Advocates wanted to return to prior language.
•  VCJC: “…shall not propose granting ICE or CBP agents access to individuals in (agency’s) custody.”
Advocate language: “No information about an individual shall be shared with federal immigration authorities unless necessary to an ongoing investigation of a federal felony, for which there is probable cause, and the investigation is unrelated to the enforcement of federal civil immigration law.”
•  VCJC language: “Information about an individual that is outside the scope of Sections 1373 and 1644 (i.e., information other than “citizenship or immigration status”) should not be shared with federal immigration authorities unless there is justification on the grounds of (i) public safety, (ii) officer safety, or (iii) law enforcement needs that are not related to the enforcement of federal civil immigration law.”

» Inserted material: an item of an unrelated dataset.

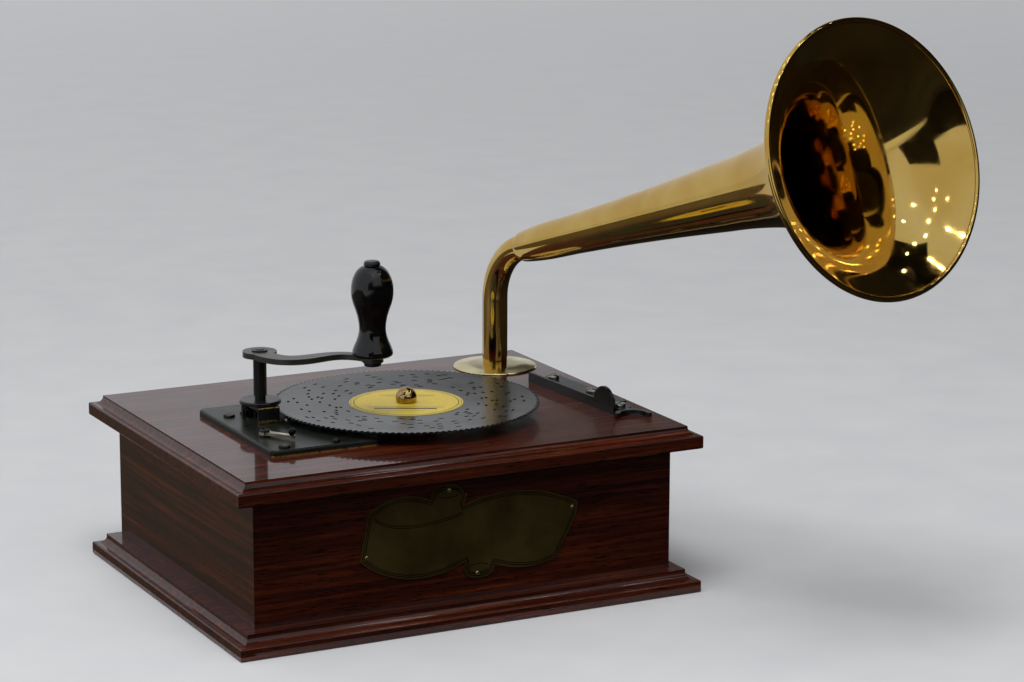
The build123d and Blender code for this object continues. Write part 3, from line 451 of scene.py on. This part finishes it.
# ---- Bedplate --------------------------------------------------------------------------------
# Cast brass plate under the movement, painted a dark grey-green with a soft gloss. A line of
# brass colour along its front foot is a painted highlight, where the edge catches light. Slotted screws
# hold it to the top board.
def paint(name, colour, gloss, peel, glint_colour=None, glint_where=None, shine=0.5):
    """Paint or lacquer over metal: a colour, a roughness that wanders between two values over
    15 mm, and orange peel some millimetres wide. The optional edge colour, with its mask, is a metallic
    colour painted as a highlight, broken up by specks, on edges that catch light;
    shine is how strongly the coat mirrors, 0.5 for plain lacquer."""
    made, tree = material_tree(name)
    place = in_millimetres(tree)
    cloud = add(tree, "TexNoise", {"Vector": place, "Scale": 1 / 15, "Detail": 5.0})
    tone = add(tree, "ValToRGB", {0: cloud.outputs[0]}, [(0.3, colour[0]), (0.7, colour[1])]).outputs[0]
    uneven = add(tree, "MapRange", {
        "Value": cloud.outputs[0], "From Min": 0.3, "From Max": 0.7, "To Min": gloss[0], "To Max": gloss[1],
    })
    dimples = add(tree, "TexNoise", {"Vector": place, "Scale": 1 / peel, "Detail": 1.0})
    relief = add(tree, "Bump", {"Height": dimples.outputs[0], "Strength": 0.3, "Distance": 0.012 * mm})
    surface = {"Base Color": tone, "Roughness": uneven.outputs[0], "IOR": 1.5,
               "Specular IOR Level": shine, "Normal": relief.outputs[0]}
    # Painted highlight: a metallic edge colour, broken up by specks, laid where the mask marks an edge that
    # catches light
    if glint_colour:
        speck = add(tree, "TexNoise", {"Vector": place, "Scale": 1 / 2.5, "Detail": 4.0})
        thin = add(tree, "MapRange", {"Value": speck.outputs[0], "From Min": 0.36, "From Max": 0.5})
        glint_amount = add(tree, "Math", {0: thin.outputs[0], 1: glint_where(tree, place)}, operation="MULTIPLY")
        showing = {0: glint_amount.outputs[0], 6: tone, 7: srgb(glint_colour)}
        surface["Base Color"] = add(tree, "Mix", showing, data_type="RGBA").outputs[2]
        surface["Metallic"] = glint_amount.outputs[0]
    coat = add(tree, "BsdfPrincipled", surface)
    add(tree, "OutputMaterial", {"Surface": coat.outputs[0]})
    return made


def within(tree, value, low, high):
    """One where the value lies between low and high, and nought elsewhere."""
    above = add(tree, "Math", {0: value, 1: low}, operation="GREATER_THAN").outputs[0]
    below = add(tree, "Math", {0: value, 1: high}, operation="LESS_THAN").outputs[0]
    return add(tree, "Math", {0: above, 1: below}, operation="MULTIPLY").outputs[0]


def front_foot_glint_band(tree, place):
    """One along the lowest 0.45 mm of the bedplate's front edge, where a brass-coloured highlight is
    painted, and nought elsewhere.
    """
    axes = add(tree, "SeparateXYZ", {0: place}).outputs
    foot = within(tree, axes["Z"], 73.0, 73.85)
    front = within(tree, axes["Y"], -60.0, -50.0)
    return add(tree, "Math", {0: foot, 1: front}, operation="MULTIPLY").outputs[0]


# The brass line along the front foot is a painted highlight, where the edge catches light
dress(["bedplate"], paint("grey_green_enamel_with_painted_edge_glint", ("#10130f", "#1a1d18"), (0.24, 0.36), 3.0,
                          "#b08c45", front_foot_glint_band, shine=0.2))
screw_steel = metal("turned_steel_screw", ("#8b8981", "#c2beb2"), (0.2, 0.34), 2.2, 0.008)
dress(["bedplate_screws"], metal("blackened_steel_screw", ("#23231f", "#4a4a44"), (0.3, 0.42), 2.2, 0.008))


# ---- Movement: spindle, star wheels, gantry and comb -----------------------------------------
# Turned steel spindle riveted in the bedplate's tongue; twelve stamped star wheels on one arbor,
# which each note on the disc turns a tooth; a steel gantry holds them and a ground comb sounds.
turned_steel = metal("turned_bright_steel", ("#a5a39b", "#cfccc2"), (0.16, 0.28), 2.5, 0.006)
stamped_steel = metal("stamped_steel", ("#77766f", "#a09f98"), (0.28, 0.4), 3.0, 0.01)
dress(["spindle", "star_arbor", "gantry_rivets", "comb_screws", "shaft_clip"], turned_steel)
dress(["star_wheels", "gantry"], stamped_steel)
dress(["comb"], metal("hardened_comb_steel", ("#8d9195", "#b6babd"), (0.12, 0.22), 6.0, 0.004))
dress(["comb_bolster"], metal("rolled_brass_strip", ("#a9853c", "#c9a659"), (0.3, 0.42), 4.0, 0.01))
pale_brass = metal("lacquered_pale_brass", ("#cdbf86", "#e6dcb0"), (0.12, 0.26), 12.0, 0.004)


# ---- Disc, label and knob --------------------------------------------------------------------
# A sheet-steel disc, toothed round its rim and punched with rows of notes, under dark semi-gloss
# lacquer that mirrors the horn's foot; a printed paper label; a turned ball knob of plated brass.
disc_x, disc_y = 3.5, -9.3


def from_spindle(tree, place):
    """How far a place is from the spindle's axis, across it: as a vector, and as a length."""
    moved = {"Vector": place, "Location": (-disc_x, -disc_y, 0.0), "Scale": (1.0, 1.0, 0.0)}
    offset = add(tree, "Mapping", moved).outputs[0]
    return offset, add(tree, "VectorMath", {0: offset}, operation="LENGTH").outputs["Value"]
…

Advocate language: “No information about an individual shall be shared with federal immigration authorities unless necessary to an ongoing investigation of a federal felony, for which there is probable cause, and the investigation is unrelated to the enforcement of federal civil immigration law.”
Immigration and social justice advocates say they would rather see Vermont law enforcement and the governor’s office push back against the anti-immigration policies of the Trump administration rather than change policy.
“Vermont has an opportunity to stand up to the Trump administration and ensure that Vermont’s resources are directed to fostering healthy communities, not the deportation of our families, friends and neighbors,” said ACLU of Vermont community organizer Nico Amador in a press release. “We call on Vermont’s leaders, including Gov. Scott and Attorney General Donovan, to reject the Trump administration’s efforts to divide us.”
Vermont Gov. Phil Scott has gone on the record stating that he believes the FIP Policy was already in compliance, but has not explained that position in detail. Advocates insist that the federal government is overstepping its authority.